What to do:
Extract the full set of records that follows, word for word.
## BEGIN Data for this task
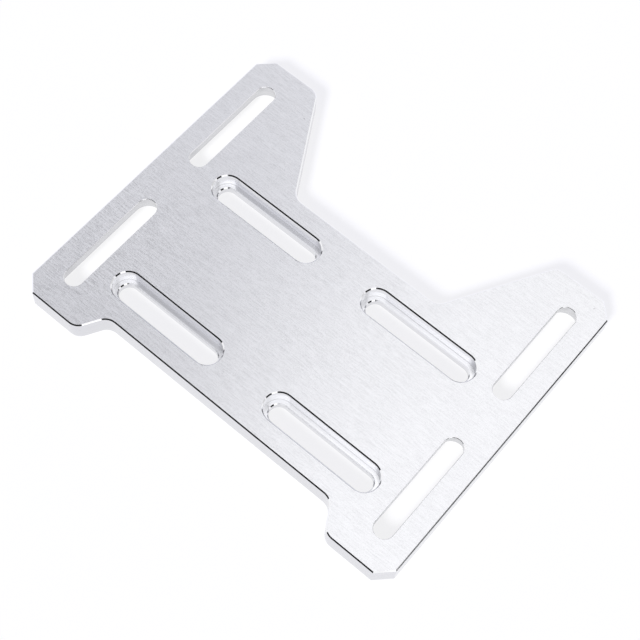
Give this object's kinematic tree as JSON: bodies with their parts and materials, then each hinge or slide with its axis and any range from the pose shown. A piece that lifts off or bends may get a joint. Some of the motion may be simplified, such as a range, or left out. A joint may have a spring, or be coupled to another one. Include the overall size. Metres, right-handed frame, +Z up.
{
  "type": "engine mount plate",
  "caption": "Flat milled plate with long stepped slots that carries a small horizontal-shaft engine on a frame and lets it slide to set the drive tension.",
  "frame": {"origin": "middle of the underside, below the centre of the engine's bolt pattern", "axes": "+X along the plate's length, +Y towards the deep rear bay, +Z up through the thickness"},
  "size_m": [0.19, 0.151, 0.01],
  "materials": {
    "plate": "brushed along the length"
  },
  "bodies": {
    "root": {"mount_plate": "plate"}
  },
  "joints": []
}
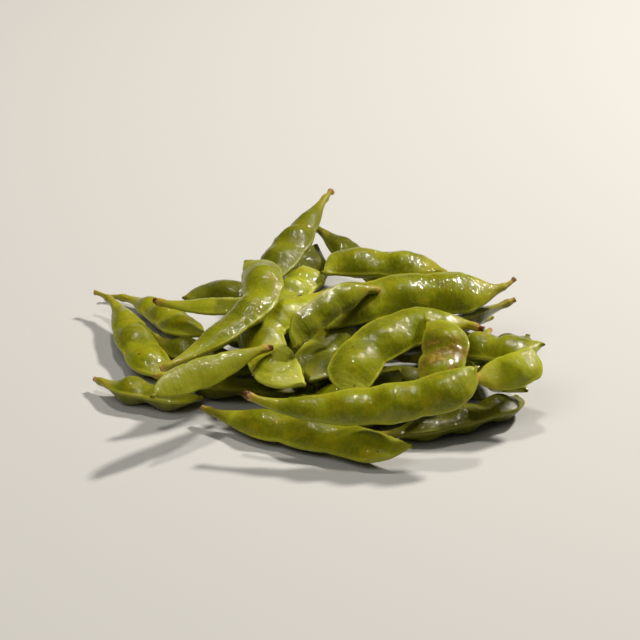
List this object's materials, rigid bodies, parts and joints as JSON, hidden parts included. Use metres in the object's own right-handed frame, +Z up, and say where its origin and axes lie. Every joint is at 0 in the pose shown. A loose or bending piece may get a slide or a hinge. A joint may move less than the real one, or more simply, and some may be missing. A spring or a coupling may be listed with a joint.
{
  "type": "edamame pod bundle",
  "caption": "Loose heap of boiled edamame, whole green soybean pods lying one over another, which rests on a table or in a bowl.",
  "frame": {"origin": "bottom centre of the bounding box, on the surface that the heap lies on", "axes": "+Z up; -Y is the side that the heap is seen from; +X to the right seen from there"},
  "size_m": [0.1388, 0.1576, 0.0322],
  "materials": {
    "pale_pod": "wet boiled pod skin, pale, glossy",
    "green_pod": "wet boiled pod skin, olive green, glossy",
    "deep_pod": "wet boiled pod skin, deep olive, glossy"
  },
  "bodies": {
    "root": {"left_low": "green_pod", "left_under": "deep_pod", "left_back": "green_pod", "left_tail": "green_pod", "left_far": "deep_pod", "back_prop": "deep_pod", "back_low": "deep_pod", "right_behind": "deep_pod", "front_under": "deep_pod", "front_fill": "deep_pod", "right_stub": "green_pod", "back_under": "pale_pod", "left_edge": "pale_pod", "back_tip": "green_pod", "centre_under": "green_pod", "right_under": "deep_pod", "centre_kinked": "pale_pod", "right_big": "green_pod", "back_flat": "green_pod", "centre_thin": "green_pod", "left_cross": "green_pod", "front_rim": "green_pod", "right_back": "green_pod", "right_front": "pale_pod", "centre_arch": "green_pod", "blotched": "green_pod", "left_leaf": "pale_pod", "front_long": "green_pod", "packed_01": "green_pod", "packed_02": "deep_pod", "packed_03": "deep_pod", "packed_04": "green_pod", "packed_05": "deep_pod", "packed_06": "deep_pod", "packed_07": "green_pod", "packed_11": "deep_pod", "packed_17": "green_pod"}
  },
  "joints": []
}
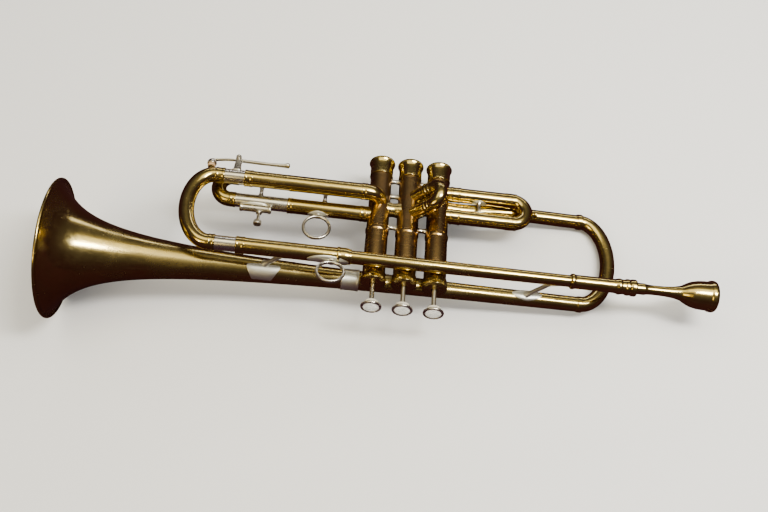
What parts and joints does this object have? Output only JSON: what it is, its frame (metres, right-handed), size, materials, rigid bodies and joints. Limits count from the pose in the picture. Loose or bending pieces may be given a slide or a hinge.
## END Data for this task
Answer to this task:
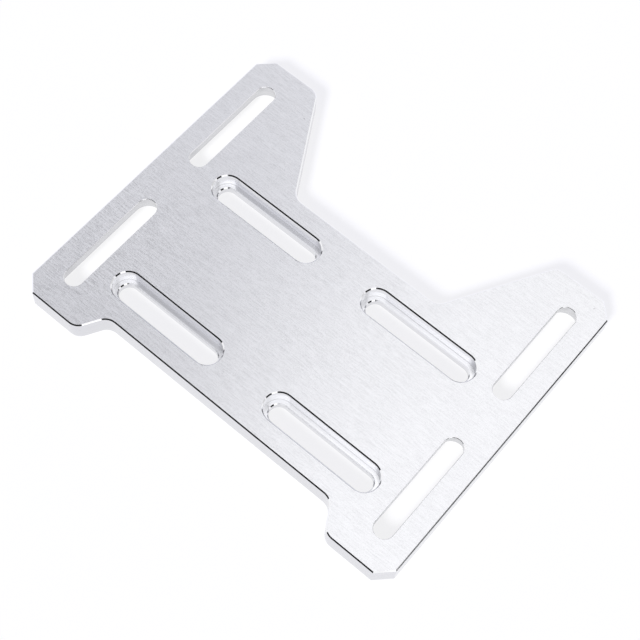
Give this object's kinematic tree as JSON: bodies with their parts and materials, then each hinge or slide with its axis and any range from the pose shown. A piece that lifts off or bends may get a joint. Some of the motion may be simplified, such as a range, or left out. A joint may have a spring, or be coupled to another one. Include the overall size. Metres, right-handed frame, +Z up.
{
  "type": "engine mount plate",
  "caption": "Flat milled plate with long stepped slots that carries a small horizontal-shaft engine on a frame and lets it slide to set the drive tension.",
  "frame": {"origin": "middle of the underside, below the centre of the engine's bolt pattern", "axes": "+X along the plate's length, +Y towards the deep rear bay, +Z up through the thickness"},
  "size_m": [0.19, 0.151, 0.01],
  "materials": {
    "plate": "brushed along the length"
  },
  "bodies": {
    "root": {"mount_plate": "plate"}
  },
  "joints": []
}
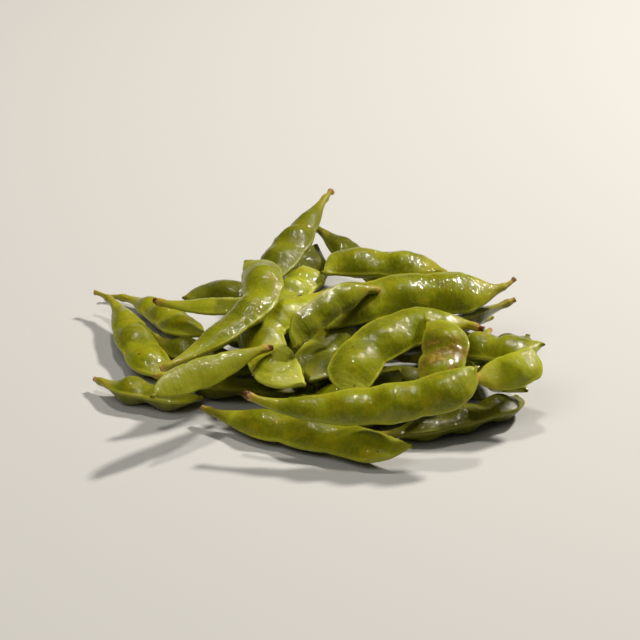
List this object's materials, rigid bodies, parts and joints as JSON, hidden parts included. Use metres in the object's own right-handed frame, +Z up, and say where its origin and axes lie. Every joint is at 0 in the pose shown. A loose or bending piece may get a slide or a hinge. A joint may move less than the real one, or more simply, and some may be missing. A spring or a coupling may be listed with a joint.
{
  "type": "edamame pod bundle",
  "caption": "Loose heap of boiled edamame, whole green soybean pods lying one over another, which rests on a table or in a bowl.",
  "frame": {"origin": "bottom centre of the bounding box, on the surface that the heap lies on", "axes": "+Z up; -Y is the side that the heap is seen from; +X to the right seen from there"},
  "size_m": [0.1388, 0.1576, 0.0322],
  "materials": {
    "pale_pod": "wet boiled pod skin, pale, glossy",
    "green_pod": "wet boiled pod skin, olive green, glossy",
    "deep_pod": "wet boiled pod skin, deep olive, glossy"
  },
  "bodies": {
    "root": {"left_low": "green_pod", "left_under": "deep_pod", "left_back": "green_pod", "left_tail": "green_pod", "left_far": "deep_pod", "back_prop": "deep_pod", "back_low": "deep_pod", "right_behind": "deep_pod", "front_under": "deep_pod", "front_fill": "deep_pod", "right_stub": "green_pod", "back_under": "pale_pod", "left_edge": "pale_pod", "back_tip": "green_pod", "centre_under": "green_pod", "right_under": "deep_pod", "centre_kinked": "pale_pod", "right_big": "green_pod", "back_flat": "green_pod", "centre_thin": "green_pod", "left_cross": "green_pod", "front_rim": "green_pod", "right_back": "green_pod", "right_front": "pale_pod", "centre_arch": "green_pod", "blotched": "green_pod", "left_leaf": "pale_pod", "front_long": "green_pod", "packed_01": "green_pod", "packed_02": "deep_pod", "packed_03": "deep_pod", "packed_04": "green_pod", "packed_05": "deep_pod", "packed_06": "deep_pod", "packed_07": "green_pod", "packed_11": "deep_pod", "packed_17": "green_pod"}
  },
  "joints": []
}
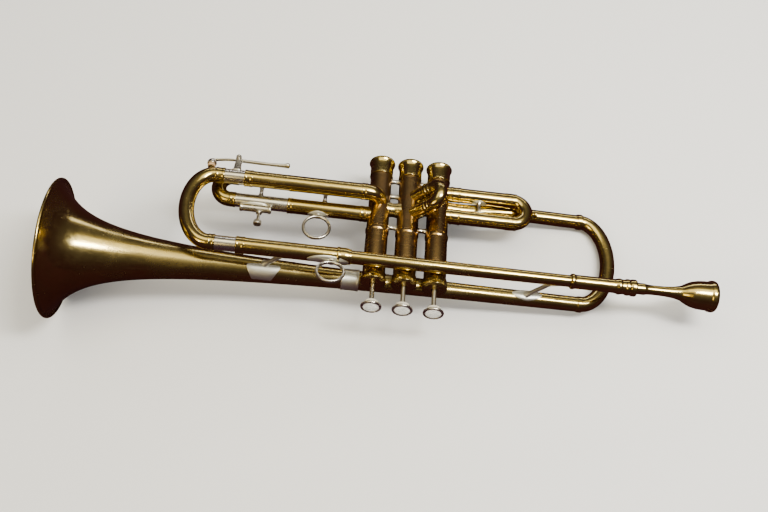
What parts and joints does this object have? Output only JSON: what it is, its frame (metres, right-handed), size, materials, rigid bodies and joints. Limits count from the pose in the picture. Loose or bending pieces may be given a slide or a hinge.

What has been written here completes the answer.